● Problem requirements
What is needed is an exact copy of the lines from the one containing "nut_body = hexagon_blank() & turned_form()" to the one containing "depsgraph = bpy.context.evaluated_depsgraph_get()", both lines included, and no other lines.

● Raw data
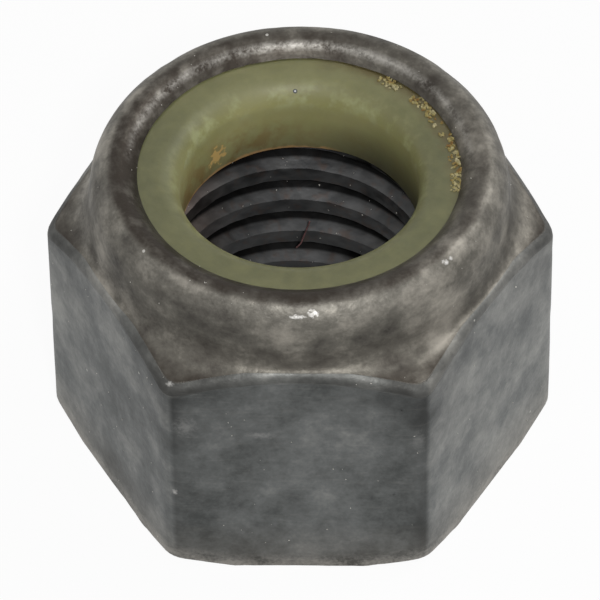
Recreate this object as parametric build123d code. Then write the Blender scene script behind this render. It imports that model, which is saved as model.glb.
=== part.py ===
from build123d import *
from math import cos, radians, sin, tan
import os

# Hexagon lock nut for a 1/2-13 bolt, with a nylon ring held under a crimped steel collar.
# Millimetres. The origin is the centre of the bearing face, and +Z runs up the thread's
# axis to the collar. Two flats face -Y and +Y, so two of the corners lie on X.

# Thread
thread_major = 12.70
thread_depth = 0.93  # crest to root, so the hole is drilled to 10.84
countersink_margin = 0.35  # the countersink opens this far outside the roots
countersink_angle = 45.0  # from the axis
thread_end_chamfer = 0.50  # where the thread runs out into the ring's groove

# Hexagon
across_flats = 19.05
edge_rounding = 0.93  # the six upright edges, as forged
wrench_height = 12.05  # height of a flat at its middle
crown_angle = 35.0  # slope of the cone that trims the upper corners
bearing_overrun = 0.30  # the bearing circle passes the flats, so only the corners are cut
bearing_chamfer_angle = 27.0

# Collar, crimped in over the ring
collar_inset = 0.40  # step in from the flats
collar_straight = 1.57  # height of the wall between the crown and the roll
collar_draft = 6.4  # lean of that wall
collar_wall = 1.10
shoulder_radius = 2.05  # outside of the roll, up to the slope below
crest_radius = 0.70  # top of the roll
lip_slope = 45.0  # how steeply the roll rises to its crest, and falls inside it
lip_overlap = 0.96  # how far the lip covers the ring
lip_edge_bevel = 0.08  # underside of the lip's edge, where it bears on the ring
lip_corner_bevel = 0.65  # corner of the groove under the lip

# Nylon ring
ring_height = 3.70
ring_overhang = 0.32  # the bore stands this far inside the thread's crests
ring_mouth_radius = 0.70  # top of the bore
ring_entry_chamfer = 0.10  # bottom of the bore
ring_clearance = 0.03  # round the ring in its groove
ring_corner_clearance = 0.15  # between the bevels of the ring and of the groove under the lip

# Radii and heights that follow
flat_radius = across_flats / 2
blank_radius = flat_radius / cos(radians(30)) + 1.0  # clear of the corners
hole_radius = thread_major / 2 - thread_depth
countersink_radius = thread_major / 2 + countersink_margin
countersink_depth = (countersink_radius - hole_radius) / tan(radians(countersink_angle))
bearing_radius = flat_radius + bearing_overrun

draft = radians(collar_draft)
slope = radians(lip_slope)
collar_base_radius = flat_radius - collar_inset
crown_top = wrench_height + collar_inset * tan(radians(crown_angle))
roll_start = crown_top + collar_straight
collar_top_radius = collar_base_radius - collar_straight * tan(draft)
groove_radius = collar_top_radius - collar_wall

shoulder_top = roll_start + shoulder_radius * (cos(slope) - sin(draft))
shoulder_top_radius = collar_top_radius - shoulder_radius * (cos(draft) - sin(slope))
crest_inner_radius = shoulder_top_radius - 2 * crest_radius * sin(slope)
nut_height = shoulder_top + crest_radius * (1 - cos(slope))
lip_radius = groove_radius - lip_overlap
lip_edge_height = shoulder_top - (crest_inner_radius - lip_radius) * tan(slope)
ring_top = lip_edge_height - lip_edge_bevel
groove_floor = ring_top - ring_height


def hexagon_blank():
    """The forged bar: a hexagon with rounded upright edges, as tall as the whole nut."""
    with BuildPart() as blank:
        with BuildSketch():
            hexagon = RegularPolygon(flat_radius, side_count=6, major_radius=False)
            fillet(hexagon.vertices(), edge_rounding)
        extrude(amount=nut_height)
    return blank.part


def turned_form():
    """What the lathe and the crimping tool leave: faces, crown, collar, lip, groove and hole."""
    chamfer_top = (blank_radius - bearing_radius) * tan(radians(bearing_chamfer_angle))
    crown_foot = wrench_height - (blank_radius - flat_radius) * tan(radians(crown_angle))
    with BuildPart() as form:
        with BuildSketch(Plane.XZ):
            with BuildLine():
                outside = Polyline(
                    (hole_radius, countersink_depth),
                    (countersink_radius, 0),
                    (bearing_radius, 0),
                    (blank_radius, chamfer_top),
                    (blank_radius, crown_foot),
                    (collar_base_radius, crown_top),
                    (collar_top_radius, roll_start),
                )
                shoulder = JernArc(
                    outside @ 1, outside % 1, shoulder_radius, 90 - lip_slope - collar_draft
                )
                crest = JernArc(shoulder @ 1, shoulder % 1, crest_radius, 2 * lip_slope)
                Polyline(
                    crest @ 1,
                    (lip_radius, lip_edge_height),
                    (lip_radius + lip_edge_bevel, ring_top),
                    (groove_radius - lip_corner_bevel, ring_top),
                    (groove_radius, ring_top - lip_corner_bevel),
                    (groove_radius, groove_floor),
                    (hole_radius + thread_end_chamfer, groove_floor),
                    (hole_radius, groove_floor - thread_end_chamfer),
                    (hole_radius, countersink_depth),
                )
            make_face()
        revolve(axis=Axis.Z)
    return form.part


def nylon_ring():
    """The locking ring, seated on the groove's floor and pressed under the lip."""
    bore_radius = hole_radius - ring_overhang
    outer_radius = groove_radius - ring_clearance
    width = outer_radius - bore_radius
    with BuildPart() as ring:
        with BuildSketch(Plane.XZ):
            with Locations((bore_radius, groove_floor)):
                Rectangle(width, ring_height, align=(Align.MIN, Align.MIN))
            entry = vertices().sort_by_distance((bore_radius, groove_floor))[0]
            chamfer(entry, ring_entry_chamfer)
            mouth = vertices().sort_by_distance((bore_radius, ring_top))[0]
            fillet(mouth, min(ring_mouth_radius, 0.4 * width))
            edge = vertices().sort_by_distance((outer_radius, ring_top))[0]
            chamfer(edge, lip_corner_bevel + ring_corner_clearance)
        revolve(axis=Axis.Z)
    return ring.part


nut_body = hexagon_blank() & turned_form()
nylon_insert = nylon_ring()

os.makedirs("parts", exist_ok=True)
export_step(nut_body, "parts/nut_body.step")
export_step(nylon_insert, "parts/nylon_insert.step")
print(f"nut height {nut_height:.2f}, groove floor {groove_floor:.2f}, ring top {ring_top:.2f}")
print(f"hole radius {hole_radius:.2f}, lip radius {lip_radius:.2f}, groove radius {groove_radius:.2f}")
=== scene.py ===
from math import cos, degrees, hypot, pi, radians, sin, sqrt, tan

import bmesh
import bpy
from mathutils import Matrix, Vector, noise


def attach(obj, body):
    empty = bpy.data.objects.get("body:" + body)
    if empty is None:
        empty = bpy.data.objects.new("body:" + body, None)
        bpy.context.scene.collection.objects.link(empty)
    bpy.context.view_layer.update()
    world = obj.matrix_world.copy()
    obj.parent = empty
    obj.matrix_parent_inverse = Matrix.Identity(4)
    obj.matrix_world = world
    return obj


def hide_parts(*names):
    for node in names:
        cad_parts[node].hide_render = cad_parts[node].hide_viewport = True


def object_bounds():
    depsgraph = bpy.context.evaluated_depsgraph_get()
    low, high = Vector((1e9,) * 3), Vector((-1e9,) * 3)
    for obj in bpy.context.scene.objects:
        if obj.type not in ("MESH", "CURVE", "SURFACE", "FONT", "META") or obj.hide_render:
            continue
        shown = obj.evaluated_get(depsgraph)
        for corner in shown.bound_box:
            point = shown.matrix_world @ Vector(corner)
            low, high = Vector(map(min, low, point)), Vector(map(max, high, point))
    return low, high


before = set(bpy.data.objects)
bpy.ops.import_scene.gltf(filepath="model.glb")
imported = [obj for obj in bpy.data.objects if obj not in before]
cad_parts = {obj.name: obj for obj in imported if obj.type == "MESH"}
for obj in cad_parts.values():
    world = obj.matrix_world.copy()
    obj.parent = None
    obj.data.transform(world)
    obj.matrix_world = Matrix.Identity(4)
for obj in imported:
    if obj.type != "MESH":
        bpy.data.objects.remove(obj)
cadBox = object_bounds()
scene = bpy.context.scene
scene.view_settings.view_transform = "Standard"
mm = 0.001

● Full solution
nut_body = hexagon_blank() & turned_form()
nylon_insert = nylon_ring()

os.makedirs("parts", exist_ok=True)
export_step(nut_body, "parts/nut_body.step")
export_step(nylon_insert, "parts/nylon_insert.step")
print(f"nut height {nut_height:.2f}, groove floor {groove_floor:.2f}, ring top {ring_top:.2f}")
print(f"hole radius {hole_radius:.2f}, lip radius {lip_radius:.2f}, groove radius {groove_radius:.2f}")
=== scene.py ===
from math import cos, degrees, hypot, pi, radians, sin, sqrt, tan

import bmesh
import bpy
from mathutils import Matrix, Vector, noise


def attach(obj, body):
    empty = bpy.data.objects.get("body:" + body)
    if empty is None:
        empty = bpy.data.objects.new("body:" + body, None)
        bpy.context.scene.collection.objects.link(empty)
    bpy.context.view_layer.update()
    world = obj.matrix_world.copy()
    obj.parent = empty
    obj.matrix_parent_inverse = Matrix.Identity(4)
    obj.matrix_world = world
    return obj


def hide_parts(*names):
    for node in names:
        cad_parts[node].hide_render = cad_parts[node].hide_viewport = True


def object_bounds():
    depsgraph = bpy.context.evaluated_depsgraph_get()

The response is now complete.